Emmanuel Levinas: Time and Responsibility

Maria Dimitorva
Sofia University

The present paper aims to view three ways of thinking time by Levinas. The following analysis reorders and interprets what he has said. The text does not make any other claims but aims to offer a possible reading of Levinas’s philosophy.

Existential time
To be or not to be, i.e., a question about life and death is raised daily and hourly within existential time. This is a question about survival. It is possible due to the dialectics of being and nothingness. In this struggle where the whole is at stake, in this becoming, which is also the drama of getting older, the last word still inevitably belongs to death. Death makes ridiculous and irrelevant free existence in its persistence to be, in its choice to live, and to preserve itself. In a certain sense, life is a support of life; that is, the resistance against annihilation. Survival is carried out through engulfing the other in the identity of the Ego; however, how long and until which moment? Are not all attempts to avoid death in vain? Finally, does not nothingness triumph over every effort to perpetuate a finite being? There is no big difference whether a human being is struggling against nothingness with a minute advantage over the others and with his face turned towards the future since the future of any future is death; or it runs, focused on the receding past, on the ruins left after death in such a way that death stabs him in the back; or cling to the present, to the passing moment, which cannot be stopped, but immediately disappears in the abyss of nothingness. Postponing the death moment, no matter whether by heroic, nostalgic, or well calculated behavior - this delay, in which life of the finite being is lived, is existential time.
Levinas is absolutely clear that nobody knows when death will come.
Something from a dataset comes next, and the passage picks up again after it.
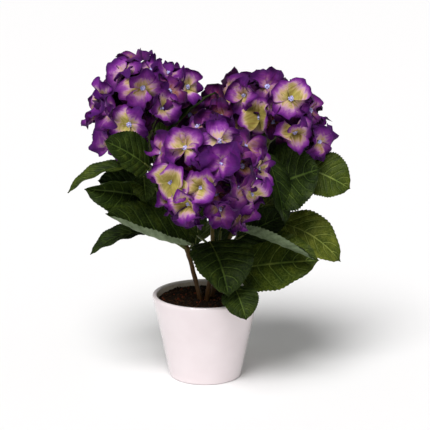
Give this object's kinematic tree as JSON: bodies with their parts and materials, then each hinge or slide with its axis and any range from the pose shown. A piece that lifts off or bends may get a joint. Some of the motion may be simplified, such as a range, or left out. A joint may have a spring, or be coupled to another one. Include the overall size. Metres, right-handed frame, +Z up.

Ego cannot grasp the moment of its own death. It overcomes the scope of its possibilities. Death is not what Heidegger calls “possibility of impossibility”, but what Levinas calls “impossibility of any possibility”. Death seems to come from an agency over which Ego has no control. Death is the threat that approaches us inevitably. Time that separates Ego from death, that is, existential time, gets thinner in the course of life. Life is passing in spite of the whole activity of the Ego dedicated to self-preservation. In this opposition to transience, Ego cannot make the last step, cannot cover the last distance to the end and cannot witness the last moment, that of the surprise, as if the bonny hand of death has grabbed it out of nothingness. In this way consciousness disappears as if death has made a leap to the Ego. As if death comes from a direction opposite to the direction of time and Ego is confused in its project about the future by this counter movement of death, by the inevitability approaching it with its absolute otherness. Fear of death is the fear of violence of the other exercised on the Ego - fear of the absolutely unpredictable. The individual has its time due to the awareness of this compulsion, of this condemnation, of this tyranny. “Inevitability is at the same time threat and reprieve. It suppresses and liberates time. Timely being, that is, a being which is doomed to death, but still has some.